#### Data provided

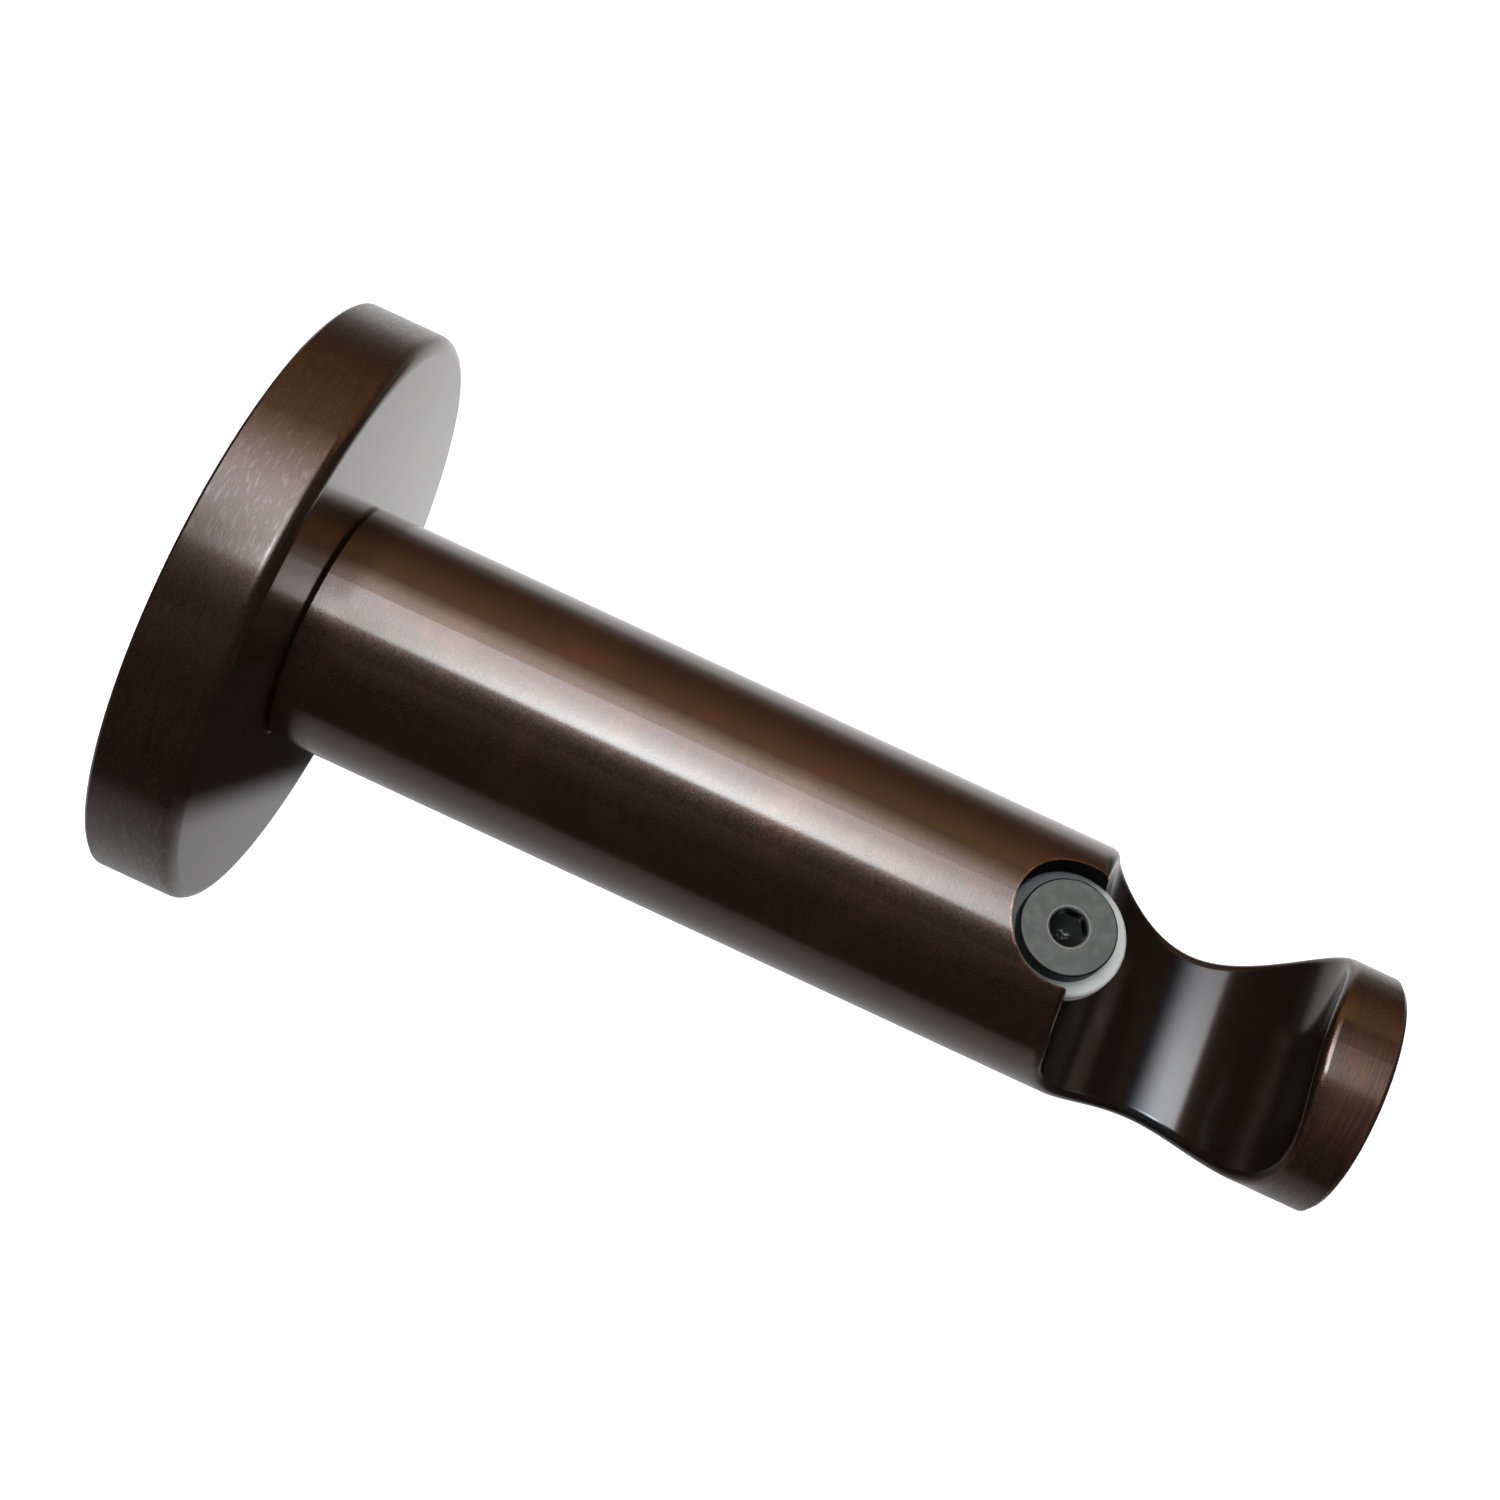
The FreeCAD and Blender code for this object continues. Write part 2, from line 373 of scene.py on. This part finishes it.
# %% [markdown]
# Past the seat the plating is worn in streaks that run round the axis, and its lacquer is scuffed.
# The worn colour is laid only towards the lamp, which is the photograph's light once more, so it is
# wear and a painted copper sheen at once. The tip's own edge is worn a little all round.

# %% The tip
tip_edge = bench.fade(x, tip_x - 0.65, tip_x - 0.45)
streaks = bench.fade(ring_noise(bench, 4.0, 2.0, 3.0), 0.40, 0.65)
tip_wear_and_sheen = tip * turned_outside(bench) * towards_lamp(bench)
tip_coat = 1 - tip * (0.4 - scuffs(bench) * 0.4)

# %% [markdown]
# The masks are laid over the bronze one by one, each with a colour of its own. The pocket's black
# wall comes last, so that none of the others shows on it.
#
# One flaw is left in the picture: a hard line along the arm's top, where Y is 0. It comes, most
# likely, from the seam of the ready arm's mesh.

# %% The arm's finish
BRONZE_MILLED = (0.024, 0.017, 0.013, 1.0)
BRONZE_REFLECTION_GREY = (0.026, 0.029, 0.034, 1.0)
BRONZE_WORN_SHEEN = (0.14, 0.058, 0.036, 1.0)
COPPER = (0.36, 0.14, 0.065, 1.0)
BLACK = (0.010, 0.009, 0.008, 1.0)
colour = bench.mix(milled * (1 - tip) * 0.85, colour, BRONZE_MILLED)
# The seat's floor is tinted grey: a painted reflection.
colour = bench.mix(milled * seat_floor_reflection, colour, BRONZE_REFLECTION_GREY)
# Worn copper streaks past the seat, only towards the lamp: wear and a painted sheen.
colour = bench.mix(tip_wear_and_sheen * (0.25 + streaks * 0.5), colour, BRONZE_WORN_SHEEN)
colour = bench.mix(mouth * 0.6 + tip_edge * 0.1 + seat_rim * 0.15, colour, COPPER)
colour = bench.mix(wall, colour, BLACK)
bench.feed(shader.inputs["Base Color"], colour)
bench.feed(shader.inputs["Coat Weight"], (1 - wall) * tip_coat * seat_coat)
bench.feed(shader.inputs["Roughness"], roughness + wall * 0.7 + tip * 0.04)
dress(nodes["arm"], material)

# %% [markdown]
# The rose is the round foot. Its ready solid has its rounded front edge in two flats, so here it is
# turned again as a lathe would do it: one outline, spun round the X axis in many fine steps. The
# outline is read from the pieces it must fit, and the new rose then stands for the ready one.

# %% The wall rose, turned
rose_high = reach("wall_rose")[1]
plate_high = reach("wall_plate")[1]
arm_screw_low, arm_screw_high = reach("arm_screw")
rose_radius = rose_high.y
front_round = 1.5
back_break = 0.3
hole_radius = 3.05
plate_play = 0.4
screw_play = 0.05
arc_steps = 12
turn_steps = 360
sharp_edge = math.radians(25)


def front_arc():
    """The rounded front edge as points from the rim to the face."""
    points = []
    for step in range(arc_steps + 1):
        turn = math.radians(90 * step / arc_steps)
        points.append((rose_high.x - front_round * (1 - math.sin(turn)),
                       rose_radius - front_round * (1 - math.cos(turn))))
    return points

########

Only the lines from the opening of the material through the line with "tip_coat = 1" should be echoed, exactly as written.

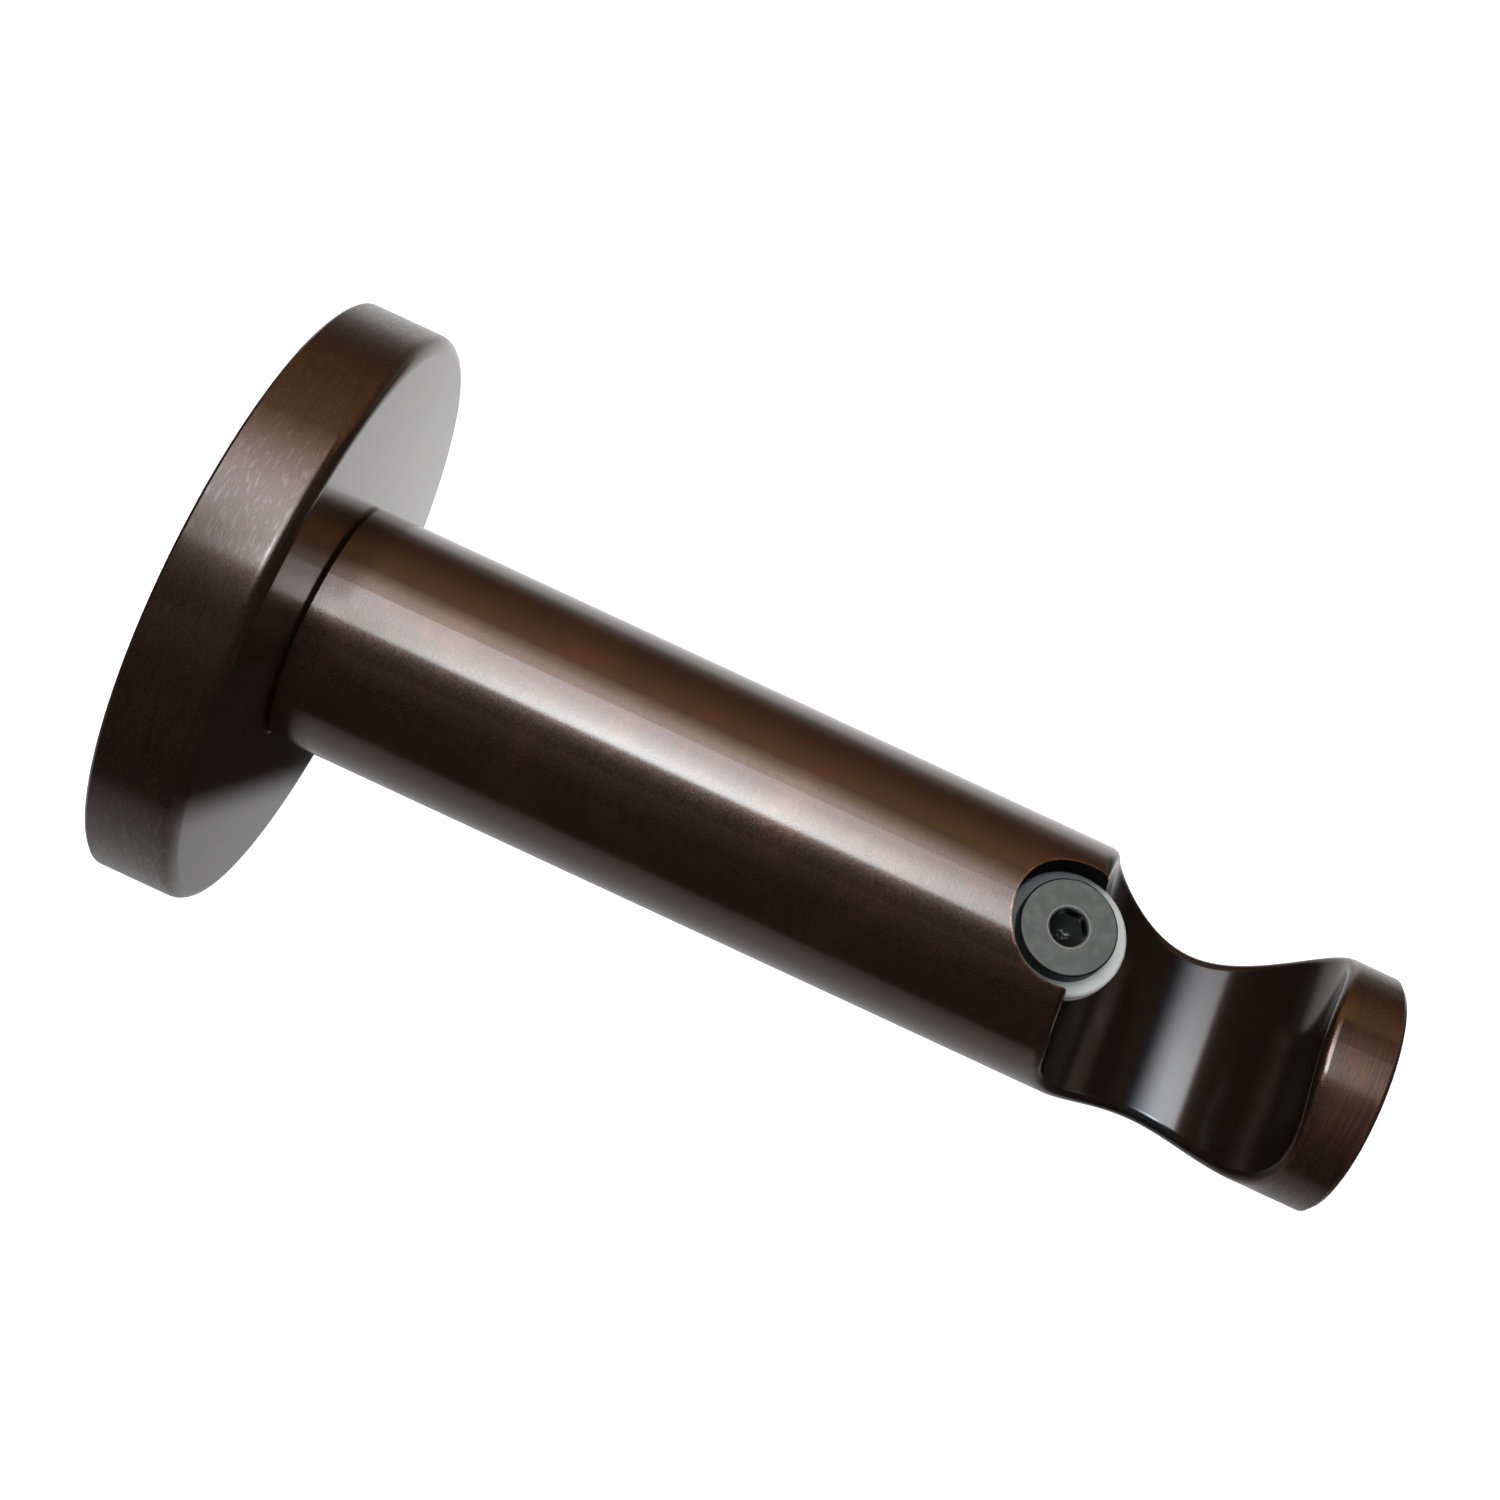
The FreeCAD and Blender code for this object continues. Write part 2, from line 373 of scene.py on. This part finishes it.
# %% [markdown]
# Past the seat the plating is worn in streaks that run round the axis, and its lacquer is scuffed.
# The worn colour is laid only towards the lamp, which is the photograph's light once more, so it is
# wear and a painted copper sheen at once. The tip's own edge is worn a little all round.

# %% The tip
tip_edge = bench.fade(x, tip_x - 0.65, tip_x - 0.45)
streaks = bench.fade(ring_noise(bench, 4.0, 2.0, 3.0), 0.40, 0.65)
tip_wear_and_sheen = tip * turned_outside(bench) * towards_lamp(bench)
tip_coat = 1 - tip * (0.4 - scuffs(bench) * 0.4)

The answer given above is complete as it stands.